Which meetings have been the most important experiences for you? What is the best advice ever given you?

Meeting Muddy. I actually had time to get to know him a bit. He admired my playing and that meant everything to me.

Are there any memories from Stevie Ray Vaughan, Thom Doucette and Berry Oakley which you’d like to share with us?

When Stevie heard my band (Cool Breeze at the time) he caught me coming off stage and hugged my neck. Said it was the first blues he'd heard in six months! He was touring in an old Dodge van. Playing wherever they could find. It was the early beginnings of the disco era. Dark days.

During my time playing with Thom Doucette we would travel often between Atlanta, Macon and Sarasota Florida. We'd stay at Berry's house when in Macon. The first time I met him, Berry came out of his bedroom stark naked, put out his hand and said, "Hi, I'm Berry"! A nicer man, I never knew.

What do you miss most nowadays from the past? What are your hopes and fears for the future of music?

The energy of youth.

My fear for music is the it will cease to be played and become more and more programmed. Sequenced.

Real musicianship is hard won and more rarely accomplished now. But blues cannot be programmed.

"Blues, done well, has a tribal nature. It's like the purging of evil spirits. A letting go of sadness."

Which memory from Big Mama Thornton, George "Harmonica" Smith, and Muddy Waters makes you smile?

Big Mama drank a six pack of warm Budweiser  beer every morning. ( had to be warm). She said it kept her from getting a hangover.

George sort of took me under his wing. I was playing harp in my band at the time and I think he felt sorry for me. He would walk me out into the audience with him, both of us playing harp. At the end of the song he would grab my arm and pull me into a deep bow.

I learned a lot about showmanship that week with those two.

I remember my daughter Honeybee sitting in Muddy's lap, both smiling ear to ear. It makes me smile to this day.

What's been your experience supported B.B. King, T- Bone Walker, Big Joe Turner, and John Lee Hooker?
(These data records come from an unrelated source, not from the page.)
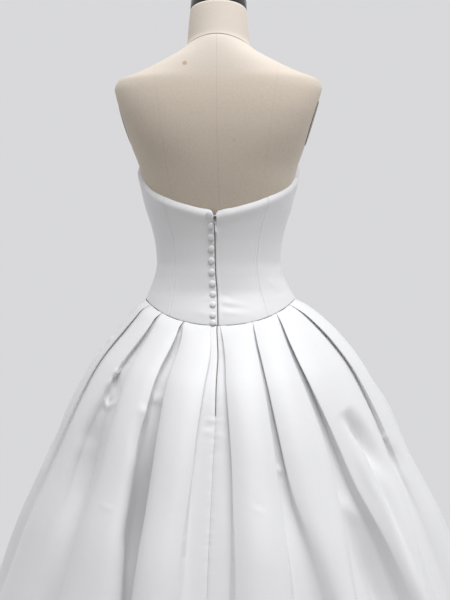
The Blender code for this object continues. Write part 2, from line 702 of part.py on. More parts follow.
def combine(piece, other, operation, cutters):
    """Join or cut a piece with another solid, kept in the cutters' collection."""
    cutters.objects.link(other)
    other.hide_render = True
    other.display_type = "WIRE"
    change = piece.modifiers.new(operation.lower(), "BOOLEAN")
    change.operation = operation
    change.object = other
    other.parent = piece


def pull_pivot():
    """The pull tab's axis, which runs along X through the slider's pin."""
    spot, outward, up = surface_frame(SLIDER_X, SLIDER_HEIGHT)
    return spot + outward * (GAP + SLIDER_SIZE[1] + PIVOT_OUT) - up * PULL_PIVOT_DROP


def make_slider(steel, place, cutters):
    """The slider on the zip: a plate, two ears below it and the pin between them."""
    spot, outward, up = surface_frame(SLIDER_X, SLIDER_HEIGHT)
    depth = SLIDER_SIZE[1]
    slider = make_box("zip_slider", SLIDER_SIZE, (0, -(GAP + depth / 2), 0))
    place.objects.link(slider)
    slider.data.materials.append(steel)
    reach = -(GAP + depth + PIVOT_OUT)
    ear_size = (0.0010, 0.0044, 0.0030)
    for side in (-1, 1):
        ear = make_box("ear_%d" % side, ear_size,
                       (side * EAR_X, reach + 0.0010, 0.0006 - PULL_PIVOT_DROP))
        combine(slider, ear, "UNION", cutters)
    pin = make_cylinder("pin", PIN_RADIUS, 2 * EAR_X, (0, reach, -PULL_PIVOT_DROP))
    combine(slider, pin, "UNION", cutters)
    slider.location = spot
    slider.rotation_euler = (math.atan2(outward.z, -outward.y) * -1, 0, 0)


def make_pull(enamel, place, cutters):
    """The pull tab: a barrel round the pin, and a drop-shaped plate that hangs from it."""
    edge = ((0.0008, -0.0006), (0.0009, -0.0040), (0.0014, -0.0080), (0.0023, -0.0120),
            (0.0027, -0.0150), (0.0020, -0.0175), (0.0008, -PULL_LENGTH))
    outline = list(edge) + [(-half, height) for half, height in edge[::-1]]
    rings = [[(x - PULL_SLANT * z, y, z) for x, z in outline]
             for y in (-PULL_THICKNESS / 2, PULL_THICKNESS / 2)]
    pull = loft("zip_pull", np.array(rings), enamel, place)
    barrel = make_cylinder("barrel", EYE_RADIUS, EYE_LENGTH, (0, 0, 0))
    combine(pull, barrel, "UNION", cutters)
    hole = make_cylinder("hole", EYE_HOLE_RADIUS, 4 * EYE_LENGTH, (0, 0, 0))
    combine(pull, hole, "DIFFERENCE", cutters)
    pull.location = pull_pivot()


def main():
    for old in list(bpy.data.objects):
        bpy.data.objects.remove(old)
    place = bpy.data.collections.new("ball_gown_on_dress_form")
    cutters = bpy.data.collections.new("cutters")
    for folder in (place, cutters):
        bpy.context.scene.collection.children.link(folder)
    satin = material("satin", SATIN, 0.35)
    linen = material("linen", LINEN, 0.85)
    black = material("black", BLACK, 0.25)
    steel = material("steel", STEEL, 0.35, 1.0)
    enamel = material("enamel", ENAMEL, 0.3)
    make_dress_form(linen, place)
    make_neck_cap(black, place)
    for side in (-1, 1):
        make_arm_plate(side, black, place)
    make_stand(steel, black, place)
    make_bodice(satin, place)
    make_skirt(satin, place)
    make_zip_tape(satin, place)
    make_buttons(satin, place)
    make_slider(steel, place, cutters)
    make_pull(enamel, place, cutters)


main()
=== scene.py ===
# %% [markdown]
# # A strapless ball gown on a dress form
#
# The gown is white duchess satin: a seamed bodice with a zip and covered buttons down the back, and
# a floor-length skirt in box pleats. It stands on a limbless dress form with a pole and a round
# base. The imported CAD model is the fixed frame, so every size below is in metres in its frame: the
# floor is z = 0, the pole is on the Z axis, the gown's back faces -Y and the wearer's right is +X.
# Angles run round the body from the centre back, positive towards +X.

import json
import math

import bmesh
import bpy
import numpy as np
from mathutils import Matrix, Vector


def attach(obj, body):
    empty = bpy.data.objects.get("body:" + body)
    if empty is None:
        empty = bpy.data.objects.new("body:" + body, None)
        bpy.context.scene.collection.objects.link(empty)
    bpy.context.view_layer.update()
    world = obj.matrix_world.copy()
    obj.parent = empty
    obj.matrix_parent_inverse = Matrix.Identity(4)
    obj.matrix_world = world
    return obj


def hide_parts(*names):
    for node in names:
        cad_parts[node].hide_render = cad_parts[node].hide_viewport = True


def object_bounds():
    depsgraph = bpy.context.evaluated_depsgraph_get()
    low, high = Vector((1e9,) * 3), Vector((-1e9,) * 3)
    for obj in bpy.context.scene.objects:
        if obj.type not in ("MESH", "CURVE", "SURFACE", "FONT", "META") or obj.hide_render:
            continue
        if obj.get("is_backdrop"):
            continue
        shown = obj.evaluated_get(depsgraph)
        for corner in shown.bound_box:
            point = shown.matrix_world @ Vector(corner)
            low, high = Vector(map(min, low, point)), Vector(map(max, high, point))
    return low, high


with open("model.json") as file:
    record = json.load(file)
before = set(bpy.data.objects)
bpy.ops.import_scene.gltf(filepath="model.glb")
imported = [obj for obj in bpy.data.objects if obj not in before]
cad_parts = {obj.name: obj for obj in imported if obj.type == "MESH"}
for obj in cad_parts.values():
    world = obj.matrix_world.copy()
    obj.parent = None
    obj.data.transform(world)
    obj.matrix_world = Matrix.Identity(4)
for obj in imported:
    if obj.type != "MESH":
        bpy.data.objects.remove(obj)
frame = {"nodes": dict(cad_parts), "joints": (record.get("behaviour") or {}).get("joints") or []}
cad_box = [list(corner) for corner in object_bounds()]
print("CAD box", cad_box, "with", len(frame["nodes"]), "nodes")

# %% [markdown]
# ## From a grid of points to a mesh
#
# Cloth, padding and metal are all made the same way here: a formula places every point of a grid
# at once, and the grid becomes quads. Blender could also sculpt or cut each piece from a box, but a
# formula keeps every size in the file, and a crease can be moved by changing one number. The UV map
# is in metres of cloth, so that a weave has the same scale on every piece. Four short formulas come
# first, because nearly every piece uses them.

# %% Short formulas
scene = bpy.context.scene


def full_turn(count):
    """Angles of one turn in equal steps, without the last one, which would be the first again."""
    return np.linspace(0, 2 * math.pi, count, endpoint=False)


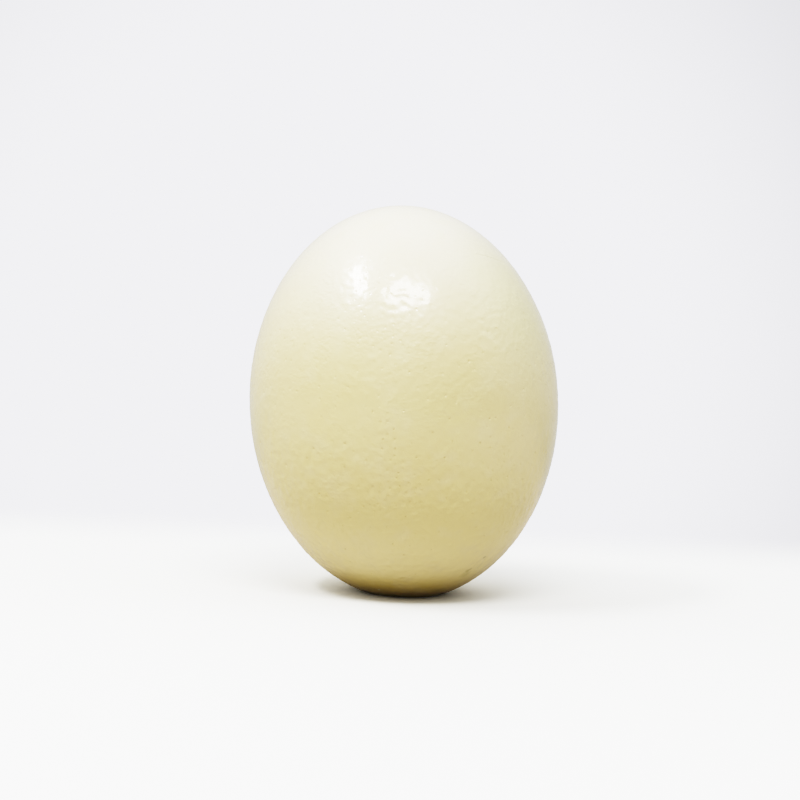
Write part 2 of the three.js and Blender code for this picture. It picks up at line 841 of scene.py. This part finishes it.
@dataclass(frozen=True)
class ShellFinish:
    """Glossy cream eggshell, a little uneven in colour and darker in its pits, with painted light and shade:
    a painted sheen towards the top, painted bounce light and contact shade at the foot, painted light and
    shade on the sides and painted shade in the pits.

    A name that ends in rise says where something begins and where it is full: a height over the floor or,
    in pit_rise and dull_rise, a depth in a pit from 0 to 1.
    """

    # Painted sheen: the colour runs from lower at the floor to upper at the top, paler and bluer upwards in
    # place of the sheen of the light from above.
    upper: Colour = (0.745, 0.651, 0.396)
    lower: Colour = (0.746, 0.658, 0.244)
    # Painted bounce light: a paler band low on the egg, full below 18 mm and gone above 40 mm, in place of
    # light bounced up from the floor.
    heel_bounce_light: Colour = (0.905, 0.82, 0.415)
    heel_bounce_light_rise: Bounds = (40 * MM, 18 * MM)
    # Painted contact shade: a dark warm brown at the foot, full below 3 mm and gone above 13 mm, where the
    # egg meets the floor.
    foot_contact_shade: Colour = (0.63, 0.525, 0.145)
    foot_contact_shade_rise: Bounds = (13 * MM, 3 * MM)
    straw_stain: Colour = (0.98, 0.955, 0.88)
    pale: Colour = (0.80, 0.73, 0.44)
    # Painted sheen: a paler colour over the crown, in place of the light from above.
    crown_sheen: Colour = (0.82, 0.77, 0.60)
    crown_sheen_rise: Bounds = (95 * MM, 158 * MM)
    # Painted shade in the pits: a darker brown laid in by the hollow values, on top of the pits' own sunken
    # form.
    pit: Colour = (0.56, 0.44, 0.20)
    pit_rise: Bounds = (0.05, 1.0)
    pit_share: float = 0.8
    egg_height: float = 153 * MM
    straw_patches: Patches = Patches(34 * MM, (0.30, 0.72), 0.6)
    pale_patches: Patches = Patches(9 * MM, (0.45, 0.80), 0.35)
    flecks: Patches = Patches(0.9 * MM, (0.60, 0.78), 0.35, 1.0)
    roughness: float = 0.42
    roughness_patch: float = 6 * MM
    roughness_spread: float = 0.12
    pit_roughness: float = 0.25
    index: float = 1.5
    sheen_level: float = 0.75
    gloss: float = 0.90
    gloss_roughness: float = 0.17
    gloss_index: float = 1.6
    dull_rise: Bounds = (0.0, 0.3)
    dull_share: float = 0.9
    wrinkle_size: float = 1.4 * MM
    wrinkle_stretch: Triple = (0.7, 0.7, 1.0)
    wrinkle_height: float = 0.14 * MM
    wrinkle_least: float = 0.3
    wrinkle_patches: Patches = Patches(11 * MM, (0.35, 0.65), 0.9)
    fine_detail: float = 1.0
    grain_size: float = 0.5 * MM
    grain_share: float = 0.12
    specks_and_painted_light: tuple[Spot, ...] = (
        # Painted shade: a darker, yellower patch on the upper right shoulder.
        Spot((43.0 * MM, -24.1 * MM, 118.8 * MM), 44 * MM, (0.69, 0.65, 0.33), 0.65),
        # A paler patch on the right side at mid-height.
        Spot((47.0 * MM, -38.0 * MM, 80.0 * MM), 34 * MM, (0.77, 0.69, 0.44), 0.25),
        # Painted light: a paler patch on the left side.
        Spot((-50.0 * MM, -32.0 * MM, 88.0 * MM), 42 * MM, (0.76, 0.675, 0.42), 0.15),
        # The rest are small specks on the shell.
        Spot((26.9 * MM, -24.2 * MM, 11.4 * MM), 3.4 * MM, (0.45, 0.42, 0.11), 0.35),
        Spot((27.4 * MM, -26.2 * MM, 13.0 * MM), 1.5 * MM, (0.40, 0.37, 0.10), 0.55),
        Spot((28.5 * MM, -26.0 * MM, 13.6 * MM), 1.1 * MM, (0.40, 0.37, 0.10), 0.45),
        Spot((33.7 * MM, -26.8 * MM, 18.6 * MM), 1.0 * MM, (0.42, 0.38, 0.15), 0.60),
        Spot((-6.6 * MM, -21.9 * MM, 3.5 * MM), 0.8 * MM, (0.90, 0.88, 0.74), 0.90),
    )
    scratch: Colour = (0.80, 0.80, 0.74)
    scratch_depth: float = 0.8
    hairlines: tuple[Hairline, ...] = (
        Hairline(
            across=(-0.209, 0.460, 0.863),
            offset=99.88 * MM,
            middle=(31.6 * MM, -20.8 * MM, 134.5 * MM),
            reach=11 * MM,
            strength=0.9,
        ),
        Hairline(
            across=(-0.635, 0.761, 0.135),
            offset=-9.49 * MM,
            middle=(33.8 * MM, -8.7 * MM, 137.2 * MM),
            reach=8 * MM,
            strength=0.6,
        ),
    )

    def material(self) -> bpy.types.Material:
        """Makes the finish.

        Returns:
            The material of the shell.
        """
        made = bpy.data.materials.new("eggshell")
        made.use_nodes = True
        bench = Bench(made.node_tree)
        place = bench.place()
        # The pits' hollow values drive their painted shade, roughness and gloss loss.
        hollow_node = bench.node("ShaderNodeAttribute", {"attribute_name": "hollow"})
        hollow = Channel(bench, hollow_node.outputs["Fac"])
        uneven = (bench.cloud(place, self.roughness_patch) - CLOUD_MIDDLE) * self.roughness_spread
        shader = bench.node(
            "ShaderNodeBsdfPrincipled",
            inputs={
                "Base Color": self._colour(bench, place, hollow),
                "Roughness": self.roughness + uneven + hollow * self.pit_roughness,
                "IOR": self.index,
                "Specular IOR Level": self.sheen_level,
                "Coat Weight": self.gloss * (1 - hollow.ramp(*self.dull_rise) * self.dull_share),
                "Coat Roughness": self.gloss_roughness,
                "Coat IOR": self.gloss_index,
                "Normal": self._grain(bench, place),
            },
        )
        bench.node("ShaderNodeOutputMaterial", inputs={"Surface": shader.outputs["BSDF"]})
        return made

    def _colour(
        self, bench: Bench, place: bpy.types.NodeSocket, hollow: Channel
    ) -> bpy.types.NodeSocket:
        """The shell's colour: paler upwards and at the crown as a painted sheen, a paler band of painted
        bounce light and dark painted contact shade at the foot, painted light and shade on the sides, soft
        patches, fine flecks, specks, hairlines and dark pits of painted shade.

        Args:
            bench: the node tree of the finish.
            place: the point of the surface.
            hollow: how deep in a pit the point lies, from 0 to 1.

        Returns:
            The colour.
        """
        height = bench.part_of(place, "Z")
        # Painted sheen: paler and bluer upwards.
        colour = bench.layer(self.lower, self.upper, height / self.egg_height)
        # Painted sheen over the crown.
        colour = bench.layer(colour, self.crown_sheen, height.ramp(*self.crown_sheen_rise))
        # Painted bounce light from the floor, low on the egg.
        colour = bench.layer(colour, self.heel_bounce_light, height.ramp(*self.heel_bounce_light_rise))
        # Painted contact shade at the foot.
        colour = bench.layer(colour, self.foot_contact_shade, height.ramp(*self.foot_contact_shade_rise))
        straw = self.straw_patches.cover(bench, place)
        colour = bench.layer(colour, self.straw_stain, straw, Blend.STAIN)
        colour = bench.layer(colour, self.pale, self.pale_patches.cover(bench, place))
        flecks = self.flecks.cover(bench, place)
        colour = bench.layer(colour, self.straw_stain, flecks, Blend.STAIN)
        for hairline in self.hairlines:
            colour = bench.layer(colour, self.scratch, hairline.cover(bench, place), Blend.STAIN)
        # Broad painted light and shade on the sides, then the small specks.
        for spot in self.specks_and_painted_light:
            colour = bench.layer(colour, spot.colour, spot.cover(bench, place))
        # Painted shade in the pits.
        return bench.layer(colour, self.pit, hollow.ramp(*self.pit_rise) * self.pit_share)

    def _grain(self, bench: Bench, place: bpy.types.NodeSocket) -> bpy.types.NodeSocket:
        """The fine wrinkles, the grain and the hairlines of the glaze, all finer than the mesh.

        Args:
            bench: the node tree of the finish.
            place: the point of the surface.

        Returns:
            The direction that the surface seems to face.
        """
        stretched = bench.stretched(place, Vector(self.wrinkle_stretch))
        wrinkles = bench.cloud(stretched, self.wrinkle_size, self.fine_detail)
        patches = self.wrinkle_least + self.wrinkle_patches.cover(bench, place)
        grain = bench.cloud(place, self.grain_size, self.fine_detail) * self.grain_share
        height = wrinkles * patches + grain
        for hairline in self.hairlines:
            height = height - hairline.cover(bench, place) * self.scratch_depth
        inputs = {"Strength": 1.0, "Distance": self.wrinkle_height, "Height": height}
        return bench.node("ShaderNodeBump", inputs=inputs).outputs["Normal"]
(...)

As I said, those opening slots with blues greats did a lot to build my confidence. The audience for blues, at that time was mostly middle aged and black. That they would accept this music from young white kids was HUGE.

Big Joe Turner was a hoot. Started every song with the vocal. He would hold his thumb and forefinger in the shape of a C. To alert the band. Apparently that was his key.

T-Bone was not on his best behavior that night. He was smashed. Did three songs. Stormy Monday twice!

John Lee had a pronounced stutter. But not when he sang.

What are the lines that connect the legacy of Blues with Soul and continue to Jazz and World music?

Blues to soul was a natural transition. The same feelings, different and more complex chord patterns.

Jazz has always been more cerebral. Tending to employ more traditionally trained musicians. For instance, most jazz players, even though there is much improvisation, can read sheet music. Most blues defies the written page.

Most World music seems to rely on programming. The only room for improve is in the lyrics. So it falls to the singer.

Once the music is no longer being actually played, it loses its connection to its past.

How has the blues changed over the years? Do you believe in the existence of real blues nowadays?

Real blues died with Muddy and Wolf and Sonny Boy and J.B. Lenoir and the like. The real testament to its power is that it still informs so much music today.

But no one will ever make a blues album and say it’s as good as The Best Of Muddy Waters or The Real Folk Blues series. It just won't happen. That music was of that time.

You take the lessons they teach and find something of your own. Only choice.

What has made you laugh lately and what touched (emotionally) you?

Laughing and crying are the same thing for me now. I never do one without doing the other. It's like a prayer.  Usually tha day after a gig I feel like an open wound. I laugh at the joy of what I'm able to do and cry that it’s never all it should be.

Let’s take a trip with a time machine, so where and why would you really wanna go for a whole day..?

In the studio during the recording of Miles Davis' Kind Of Blue. For the obvious reason.